Re: [PATCH v3 05/46] perf/x86/intel/cmt: add per-package locks

From: Thomas Gleixner
Date: Thu Nov 10 2016 - 16:26:29 EST


On Sat, 29 Oct 2016, David Carrillo-Cisneros wrote:
> Lockdep needs lock_class_key's to be statically initialized and/or use
> nesting, but nesting is currently hard-coded for up to 8 levels and it's
> fragile to depend on lockdep internals.
> To circumvent this problem, statically define CMT_MAX_NR_PKGS number of
> lock_class_key's.

That's a proper circumvention. Define a random number on your own.

> Additional details in code's comments.

This is

- pointless. Either there are comments or not. I can see that from
the patch.

- wrong. Because for this crucial detail of it (the lockdep
restriction) there is no single comment in the code.

> Signed-off-by: David Carrillo-Cisneros <davidcc@xxxxxxxxxx>
> ---
> arch/x86/events/intel/cmt.c | 22 ++++++++++++++++++++++
> arch/x86/events/intel/cmt.h | 8 ++++++++
> 2 files changed, 30 insertions(+)
>
> diff --git a/arch/x86/events/intel/cmt.c b/arch/x86/events/intel/cmt.c
> index 267a9ec..f12a06b 100644
> --- a/arch/x86/events/intel/cmt.c
> +++ b/arch/x86/events/intel/cmt.c
> @@ -7,6 +7,14 @@
> #include "cmt.h"
> #include "../perf_event.h"
>
> +/* Increase as needed as Intel CPUs grow. */

As CPUs grow? CMT is a per L3 cache domain, i.e. package, which is
equivivalent to socket today..

> +#define CMT_MAX_NR_PKGS 8

This already breaks on these shiny new 16 socket machines companies are
working on. Not to talk about the 4096 core monstrosities which are shipped
today, which have definitely more than 16 sockets already.

And now the obvious question: How are you going to fix this?

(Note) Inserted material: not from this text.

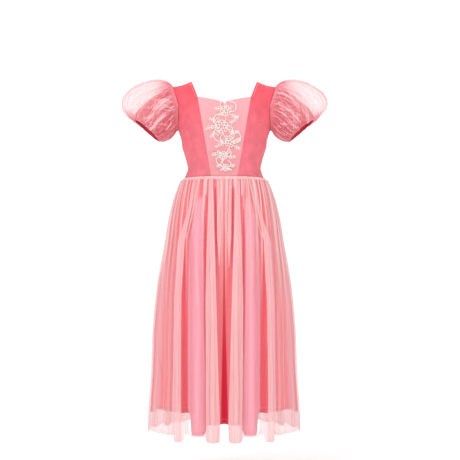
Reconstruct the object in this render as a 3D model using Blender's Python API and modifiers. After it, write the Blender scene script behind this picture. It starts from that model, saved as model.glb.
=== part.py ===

Just by increasing the number? See below.

> +#ifdef CONFIG_LOCKDEP
> +static struct lock_class_key mutex_keys[CMT_MAX_NR_PKGS];
> +static struct lock_class_key lock_keys[CMT_MAX_NR_PKGS];
> +#endif
> +
> static DEFINE_MUTEX(cmt_mutex);

> diff --git a/arch/x86/events/intel/cmt.h b/arch/x86/events/intel/cmt.h
> index 8c16797..55416db 100644
> --- a/arch/x86/events/intel/cmt.h
> +++ b/arch/x86/events/intel/cmt.h
> @@ -11,11 +11,16 @@
> * Rules:
> * - cmt_mutex: Hold for CMT init/terminate, event init/terminate,
> * cgroup start/stop.
> + * - Hold pkg->mutex and pkg->lock in _all_ active packages to traverse or
> + * change the monr hierarchy.

So if you hold both locks in 8 packages then you already have 16 locks held
nested. Now double that with 16 packages and you are slowly approaching the
maximum lock chain depth lockdep can cope with. Now think SGI and guess
how that works.

I certainly can understand why you want to split the locks, but my gut
feeling tells me that while it's probably not a big issue on a 2/4 socket
machines it will go down the drain rather fast on anything real big.

Thanks,

tglx